## Data for this task
+ + +

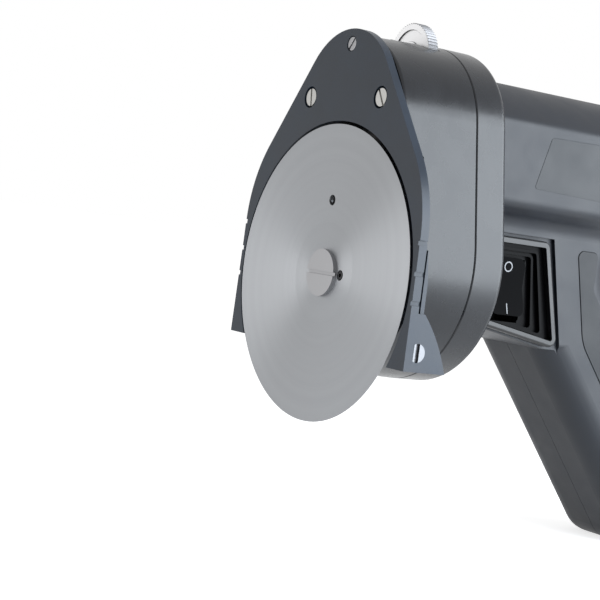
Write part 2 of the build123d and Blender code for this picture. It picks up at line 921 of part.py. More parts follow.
# Rear shell: shallower cup with the rear bearing's seat, the axle's boss and the motor's pilot hole
with BuildPart() as rear_shell:
    with BuildSketch(facing(case_back)):
        add(case_outline)
    extrude(amount=case_back - case_split)
    fillet(rear_shell.faces().sort_by(Axis.Y)[-1].edges(), radius=case_back_round)
    chamfer(rear_shell.faces().sort_by(Axis.Y)[0].edges(), length=seam_bevel)
    with BuildSketch(facing(case_inner_back)):
        add(case_hollow)
    extrude(amount=case_inner_back - case_split + overrun, mode=Mode.SUBTRACT)
    with BuildSketch(facing(case_inner_back)):
        Circle(bearing_d / 2 + boss_wall)
    extrude(amount=bearing_w)
    with BuildSketch(facing(case_inner_back)):
        with Locations((0, idler_up)):
            Circle(axle_d / 2 + boss_wall)
    extrude(amount=case_inner_back - gear_back - body_gap)
    with BuildSketch(facing(case_inner_back)):
        with Locations(case_screws):
            Circle(pillar_d / 2)
    extrude(amount=case_inner_back - case_split)
    with BuildSketch(facing(case_inner_back)):
        Circle(bearing_d / 2)
    extrude(amount=bearing_w + overrun, mode=Mode.SUBTRACT)
    with BuildSketch(facing(gear_back + body_gap + axle_seat)):
        with Locations((0, idler_up)):
            Circle(axle_d / 2 + seat_gap)
    extrude(amount=axle_seat + overrun, mode=Mode.SUBTRACT)
    with BuildSketch(facing(adjuster_end + body_gap)):
        with Locations((0, adjuster_up)):
            Circle(adjuster_bore_r)
    extrude(amount=adjuster_end + body_gap - case_split + overrun, mode=Mode.SUBTRACT)
    with BuildSketch(facing(case_back + overrun)):
        with Locations((0, pinion_up)):
            Circle(motor_pilot_d / 2)
        with Locations((-motor_screw_out, pinion_up), (motor_screw_out, pinion_up)):
            Circle(motor_screw_shank_d / 2 + seat_gap)
        with Locations(case_screws):
            Circle(case_screw_shank_d / 2 + seat_gap)
    extrude(amount=case_back - case_split + 2 * overrun, mode=Mode.SUBTRACT)
    with BuildSketch(facing(case_back + overrun)):
        with Locations(case_screws):
            Circle(case_screw_d / 2 + seat_gap)
    extrude(amount=overrun + case_screw_t, mode=Mode.SUBTRACT)
rear_shell.part.label = "rear_shell"

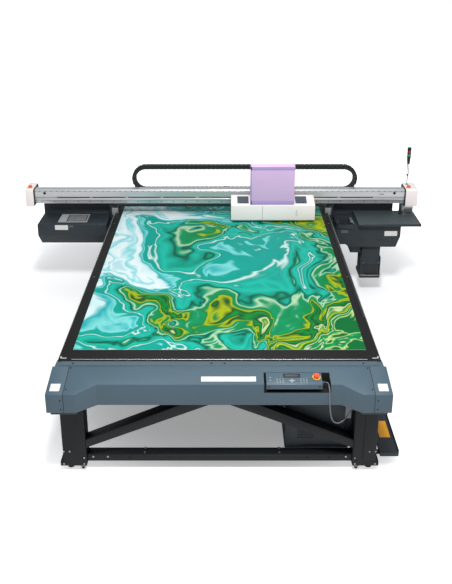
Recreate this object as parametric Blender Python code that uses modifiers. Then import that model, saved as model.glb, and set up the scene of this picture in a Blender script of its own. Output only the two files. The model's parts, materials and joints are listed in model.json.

+ + +

## Do this
Recopy the entries above exactly, with every line included.

## Complete answer
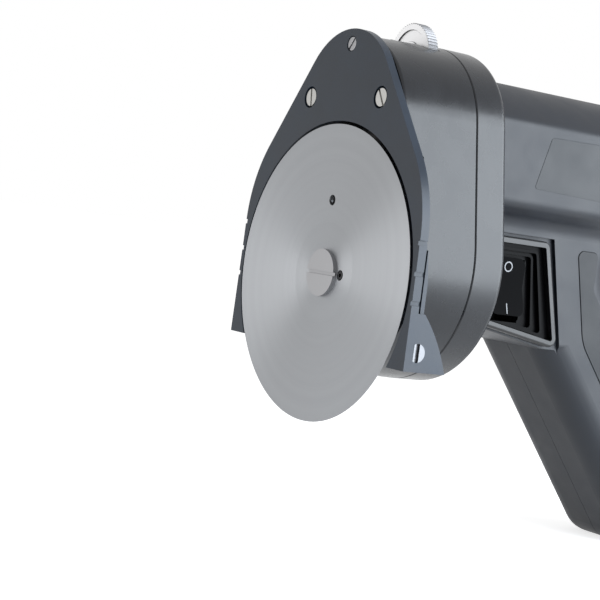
Write part 2 of the build123d and Blender code for this picture. It picks up at line 921 of part.py. More parts follow.
# Rear shell: shallower cup with the rear bearing's seat, the axle's boss and the motor's pilot hole
with BuildPart() as rear_shell:
    with BuildSketch(facing(case_back)):
        add(case_outline)
    extrude(amount=case_back - case_split)
    fillet(rear_shell.faces().sort_by(Axis.Y)[-1].edges(), radius=case_back_round)
    chamfer(rear_shell.faces().sort_by(Axis.Y)[0].edges(), length=seam_bevel)
    with BuildSketch(facing(case_inner_back)):
        add(case_hollow)
    extrude(amount=case_inner_back - case_split + overrun, mode=Mode.SUBTRACT)
    with BuildSketch(facing(case_inner_back)):
        Circle(bearing_d / 2 + boss_wall)
    extrude(amount=bearing_w)
    with BuildSketch(facing(case_inner_back)):
        with Locations((0, idler_up)):
            Circle(axle_d / 2 + boss_wall)
    extrude(amount=case_inner_back - gear_back - body_gap)
    with BuildSketch(facing(case_inner_back)):
        with Locations(case_screws):
            Circle(pillar_d / 2)
    extrude(amount=case_inner_back - case_split)
    with BuildSketch(facing(case_inner_back)):
        Circle(bearing_d / 2)
    extrude(amount=bearing_w + overrun, mode=Mode.SUBTRACT)
    with BuildSketch(facing(gear_back + body_gap + axle_seat)):
        with Locations((0, idler_up)):
            Circle(axle_d / 2 + seat_gap)
    extrude(amount=axle_seat + overrun, mode=Mode.SUBTRACT)
    with BuildSketch(facing(adjuster_end + body_gap)):
        with Locations((0, adjuster_up)):
            Circle(adjuster_bore_r)
    extrude(amount=adjuster_end + body_gap - case_split + overrun, mode=Mode.SUBTRACT)
    with BuildSketch(facing(case_back + overrun)):
        with Locations((0, pinion_up)):
            Circle(motor_pilot_d / 2)
        with Locations((-motor_screw_out, pinion_up), (motor_screw_out, pinion_up)):
            Circle(motor_screw_shank_d / 2 + seat_gap)
        with Locations(case_screws):
            Circle(case_screw_shank_d / 2 + seat_gap)
    extrude(amount=case_back - case_split + 2 * overrun, mode=Mode.SUBTRACT)
    with BuildSketch(facing(case_back + overrun)):
        with Locations(case_screws):
            Circle(case_screw_d / 2 + seat_gap)
    extrude(amount=overrun + case_screw_t, mode=Mode.SUBTRACT)
rear_shell.part.label = "rear_shell"

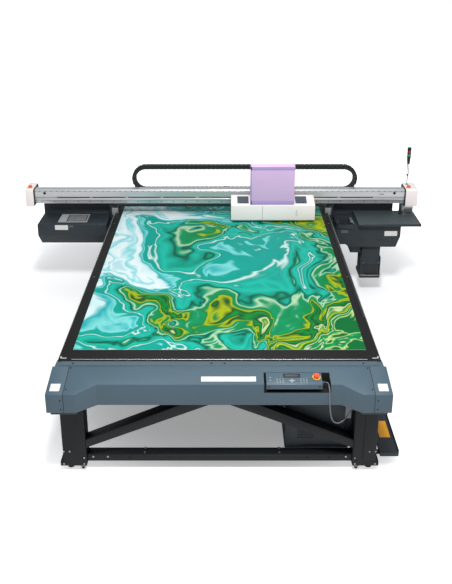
Recreate this object as parametric Blender Python code that uses modifiers. Then import that model, saved as model.glb, and set up the scene of this picture in a Blender script of its own. Output only the two files. The model's parts, materials and joints are listed in model.json.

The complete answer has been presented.